The intimacy of the dancers made me think of how we want to be vulnerable in front of our loved ones so they can be there for us, even though we sometimes say that we are independent. Despite being adults, there’s this desire of us to revert to being a child so someone can take care of us. My interpretation may be a stretch, but the ballerina’s delicate nature as she allowed her partner to hold her in the air reminded me of how fragile and short human life is. The two hold on to each other most of the time, but in some parts of the choreography, they walk away from each other and then come back together again.
While the dance portrayed a couple, I thought of other relationships like a parent and child, friends, etc. The tension present in the dance made the constant internal struggle of wanting to let go but not wanting to at the same time so visceral and real. In a greater context, the dance made me think of how hard it is to say goodbye to someone we love and accept the fact that intimacy in a relationship cannot last forever, just like the former closeness a parent and child or two siblings may experience.
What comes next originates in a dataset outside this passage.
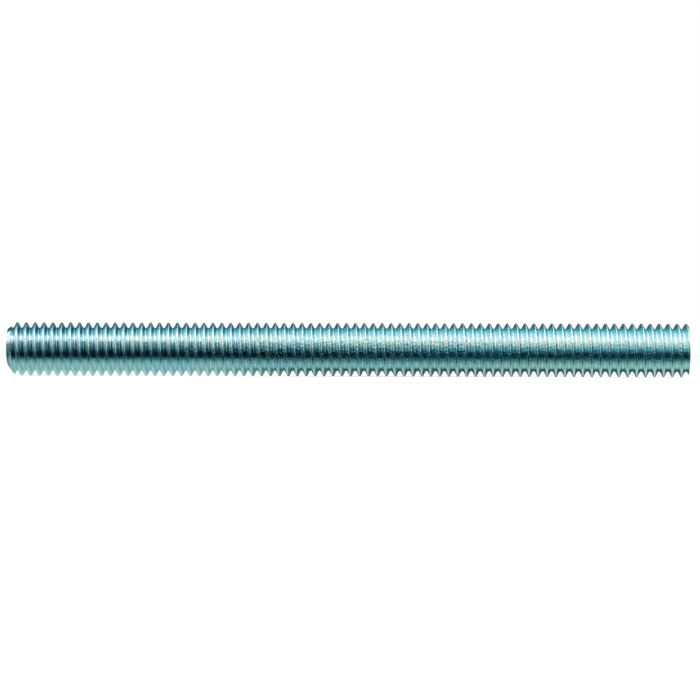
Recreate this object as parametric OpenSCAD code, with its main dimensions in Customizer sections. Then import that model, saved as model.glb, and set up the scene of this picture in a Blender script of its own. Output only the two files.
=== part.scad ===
// Threaded rod: one solid piece of steel bar with a thread along its whole length.
// It lies along X. Its axis is the X axis, and the origin is at the centre of the lead face,
// the chamfered end that goes into a nut first. The far end is cut off square.
// All sizes are in millimetres and all angles in degrees.

/* [Rod] */
// Length from the lead face to the cut face
rod_length = 76.3; // [30:0.1:120]

/* [Thread] */
// Major diameter, measured over the crests
major_d = 6; // [5:0.1:12]
// Axial distance from one crest to the next
pitch = 1; // [0.7:0.05:1.75]
// Angle between the two flanks of a groove
groove_angle = 60; // [55:1:70]
// Distance along the top line from the lead face to the first crest that is left whole
first_crest = 1.03; // [0.7:0.01:1.7]
// Which way the thread turns
hand = 1; // [1:Right hand, -1:Left hand]

/* [Lead end] */
// How far the chamfer cuts in below the crests at the lead face
chamfer_depth = 1; // [0.4:0.05:1.4]
// Slope of the chamfer, measured from the rod's axis
chamfer_slope = 45; // [35:1:55]
// How far the chamfer sits off centre, towards the top line
chamfer_offset = 0.53; // [0:0.01:0.6]
// Lean of the chamfer, which makes it shallow on top and steep below
chamfer_lean = 9; // [0:1:12]

/* [Hidden] */

zinc = [0.55, 0.72, 0.74];

// The flat on each crest and the flat at the bottom of each groove, as shares of the pitch.
// The bottom stands for a rounded one of the same depth.
crest_share = 1 / 8;
root_share = 1 / 6;

crest_r = major_d / 2;
crest_flat = crest_share * pitch;
root_flat = root_share * pitch;
flank_run = (pitch - crest_flat - root_flat) / 2;
groove_depth = flank_run / tan(groove_angle / 2);
root_r = crest_r - groove_depth;

// One pitch of the thread in section, as [distance along the axis, radius].
// It starts at the near edge of a crest flat, half the flat before the crest's middle.
section = [
    [-crest_flat / 2, crest_r],
    [crest_flat / 2, crest_r],
    [crest_flat / 2 + flank_run, root_r],
    [crest_flat / 2 + flank_run + root_flat, root_r]
];
corners = len(section);
last = corners - 1;

// The thread is swept past both ends and then trimmed, so its own closing faces are cut away.
lead_turns = floor(first_crest / pitch) + 2;
tail_turns = 1;
sweep_start = first_crest - lead_turns * pitch;
sweep_turns = (rod_length - sweep_start) / pitch + tail_turns;

// Facets round the rod. Each one costs two triangles for each corner of the section in every
// turn, so a longer rod or a finer pitch takes fewer of them, and the solid stays light.
// They come in fours, one for each quarter of the rod, so its full width shows from every side.
triangles = 11500;
most_facets = 48;
least_facets = 8;
wanted_facets = triangles / (2 * corners * sweep_turns);
facets = 4 * floor(max(least_facets, min(most_facets, wanted_facets)) / 4);
steps = ceil(facets * sweep_turns);

// The cutting shapes reach past the rod by this much.
cut_margin = 2;
cut_r = crest_r + chamfer_offset + cut_margin;
cut_length = (lead_turns + tail_turns) * pitch + cut_margin;
cut_fn = 96;

// The chamfer's cone, from a point well in front of the lead face out to the cutting radius.
face_r = crest_r - chamfer_depth;
cone_nose_r = face_r / 4;
cone_nose = (cone_nose_r - face_r) / tan(chamfer_slope);
cone_reach = (cut_r - face_r) / tan(chamfer_slope);

// Where corner k of the section lies after i steps of the sweep. The angle starts at the top
// line and comes round by the front, which makes the thread right-handed.
function swept(i, k) =
    let (angle = 360 * i / facets, r = section[k][1])
    [sweep_start + pitch * i / facets + section[k][0], -r * sin(angle), r * cos(angle)];

// The number of that point in the list of all points.
function at(i, k) = corners * i + k;

// Two triangles that close the four-cornered patch a, b, c, d.
function patch(a, b, c, d) = [[a, b, c], [a, c, d]];

// Triangles from one hub to every side of a closed edge.
function fan(hub, edge) =
    [for (j = [0 : len(edge) - 1]) [hub, edge[(j + 1) % len(edge)], edge[j]]];

// A helix of thread from before the lead face to past the cut face, closed at both ends
// by a fan of triangles about a point on the axis.
module swept_thread() {
    points = [for (i = [0 : steps]) for (k = [0 : last]) swept(i, k)];
    lead_hub = len(points);
    tail_hub = lead_hub + 1;
    hubs = [
        [sweep_start + pitch / 2, 0, 0],
        [sweep_start + pitch * (steps / facets - 1 / 2), 0, 0]
    ];

    // From corner to corner along the section.
    faces_of_section = [
        for (i = [0 : steps - 1]) for (k = [0 : last - 1])
            each patch(at(i, k), at(i + 1, k), at(i + 1, k + 1), at(i, k + 1))
    ];
    // From the last corner of one turn to the first corner of the next.
    faces_between_turns = [
        for (i = [0 : steps - 1 - facets])
            each patch(at(i, last), at(i + 1, last), at(i + 1 + facets, 0), at(i + facets, 0))
    ];
    // The open edge at each end: a turn of the helix, and the step across to its neighbour.
    lead_edge = concat([for (k = [last : -1 : 0]) at(0, k)], [for (i = [1 : facets]) at(i, 0)]);
    tail_edge = concat([for (k = [0 : last]) at(steps, k)],
        [for (i = [1 : facets]) at(steps - i, last)]);

    polyhedron(
        points = concat(points, hubs),
        faces = concat(faces_of_section, faces_between_turns, fan(lead_hub, lead_edge),
            fan(tail_hub, tail_edge))
    );
}

// A plain cylinder that takes away everything past one end, from x onwards.
module end_cut(x) {
    translate([x, 0, 0])
        rotate([0, 90, 0])
            cylinder(h = cut_length, r = cut_r, $fn = cut_fn);
}

// Everything outside the chamfer's cone, which leans and sits off centre as if ground by hand.
module chamfer_cut() {
    translate([0, 0, chamfer_offset])
        rotate([0, 90 + chamfer_lean, 0])
            rotate_extrude($fn = cut_fn)
                polygon([[cone_nose_r, cone_nose], [cut_r, cone_nose], [cut_r, cone_reach]]);
}

module threaded_rod() {
    color(zinc)
        mirror([0, hand < 0 ? 1 : 0, 0])
            difference() {
                swept_thread();
                end_cut(-cut_length);
                chamfer_cut();
                end_cut(rod_length);
            }
}

threaded_rod();
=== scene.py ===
# %% [markdown]
# # A threaded rod, zinc plated
#
# The object is one piece of steel bar with a fine screw thread rolled along its whole length. One
# end is chamfered, so that a nut starts on it, and the other is sawn off square. A bath of zinc
# left it bright, faintly blue-green and finely speckled.
#
# This lesson dresses a finished solid of that rod, which is loaded first and never moved. The
# solid's thread has flat facets. Here the same thread is made again as a fine mesh, with round
# groove bottoms and softened crests, and then it gets its metal, its light and a camera.
#
# The part lies along X with its lead face at X = 0, and Z points up. Blender works in metres.

# %% Load the solid
import math

import bpy
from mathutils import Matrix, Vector


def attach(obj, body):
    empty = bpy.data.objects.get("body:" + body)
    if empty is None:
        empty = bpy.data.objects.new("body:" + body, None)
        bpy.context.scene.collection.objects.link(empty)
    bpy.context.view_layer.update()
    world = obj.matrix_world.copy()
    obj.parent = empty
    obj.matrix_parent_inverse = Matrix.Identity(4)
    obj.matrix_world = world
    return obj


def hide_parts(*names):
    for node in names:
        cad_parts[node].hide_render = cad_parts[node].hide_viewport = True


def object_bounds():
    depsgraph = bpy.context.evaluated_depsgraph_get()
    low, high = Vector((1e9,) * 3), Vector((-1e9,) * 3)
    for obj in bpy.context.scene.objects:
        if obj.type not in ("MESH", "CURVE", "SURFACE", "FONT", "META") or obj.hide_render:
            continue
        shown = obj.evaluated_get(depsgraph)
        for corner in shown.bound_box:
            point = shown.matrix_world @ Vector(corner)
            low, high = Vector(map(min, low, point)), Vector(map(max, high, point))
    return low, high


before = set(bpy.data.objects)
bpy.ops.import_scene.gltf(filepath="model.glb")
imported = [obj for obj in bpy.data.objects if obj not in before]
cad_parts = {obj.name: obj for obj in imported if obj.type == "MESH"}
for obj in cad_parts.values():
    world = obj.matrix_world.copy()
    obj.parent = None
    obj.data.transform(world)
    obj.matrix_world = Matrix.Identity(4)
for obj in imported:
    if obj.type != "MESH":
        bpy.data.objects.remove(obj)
cad_low, cad_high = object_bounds()
print("solid's box, mm:", [round(1000 * v, 3) for v in (*cad_low, *cad_high)])

# %% [markdown]
# ## Sizes
#
# The length and the outer radius are read from the solid, so the fine mesh can't drift from it.
# The rest is the thread's own data: how far apart its crests are, where the first one lies, and
# how the chamfer was ground. The groove has the depth of the metric standard, as a share of the
# pitch. Its flanks lean a little less than the standard's 30 degrees. The mirror images in them
# are very sensitive to that angle, and this one spreads them along the rod as in the photo.

# %% Sizes of the rod
MM = 0.001
ROD_LENGTH = cad_high.x - cad_low.x
CREST_RADIUS = (cad_high.z - cad_low.z) / 2

PITCH = 1 * MM
FIRST_CREST = 1.03 * MM

CHAMFER_DEPTH = 1 * MM
CHAMFER_SLOPE = math.radians(45)
CHAMFER_OFFSET = 0.53 * MM
CHAMFER_LEAN = math.radians(9)

# Shares of the pitch: half a crest's flat, how far its corner is softened, and a groove's depth.
HALF_CREST = 0.08
CREST_SOFTNESS = 0.12
GROOVE_DEPTH = 0.6134
# How far a flank leans away from the plane square to the rod.
FLANK_LEAN = math.radians(28.5)
print("rod", round(ROD_LENGTH / MM, 2), "mm long,", round(2 * CREST_RADIUS / MM, 2), "mm across")

# %% [markdown]
# ## Small helpers for node trees
#
# Geometry and materials are both built from nodes below, and both need the same three things: a
# new node, a value or a link put into a socket, and a bit of arithmetic. Writing these once keeps
# each tree short enough to read as a recipe.


# %% Helpers for node trees
def put(tree, value, socket):
    """Link a socket's value into another, or set a plain one."""
    if isinstance(value, bpy.types.NodeSocket):
        tree.links.new(value, socket)
    else:
        socket.default_value = value


def add(tree, kind, inputs=None, **settings):
    """A new node, with its settings and its inputs by name or number."""
    made = tree.nodes.new(kind)
    for name, value in settings.items():
        setattr(made, name, value)
    for name, value in (inputs or {}).items():
        put(tree, value, made.inputs[name])
    return made


def calc(tree, operation, *values):
    """One Math node, which gives back its result."""
    made = add(tree, "ShaderNodeMath", operation=operation)
    for socket, value in zip(made.inputs, values):
        put(tree, value, socket)
    return made.outputs[0]


def times(tree, first, *others):
    """A product."""
    for other in others:
        first = calc(tree, "MULTIPLY", first, other)
    return first


def plus(tree, first, *others):
    """A sum."""
    for other in others:
        first = calc(tree, "ADD", first, other)
    return first


def less(tree, first, second):
    """A difference."""
    return calc(tree, "SUBTRACT", first, second)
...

Not only did the phone call evoke strong impressions I had of Tsukiyo, but it also made me think of a book I read this summer called Never Let Me Go by Kazuo Ishiguro. One of the book’s central conflicts is that Kathy, the narrator of the story, struggles to accept the fact that her friends will pass away and that time will keep passing by. The title itself is thought-provoking, as it highlights Kathy’s tendency to reminisce about her friendships with close friends during her schooling days.
The title haunts me because the title applies to relationships with people in my life like my mom. It is when things are too late that we realize the time we have left with a loved one is limited and cannot be taken for granted anymore because time does not wait for us. As much as we want to hold onto someone we love and want others to hold onto us in the context of family members, ultimately we have to let go, even if this means being thousands of miles away from those we love dearly.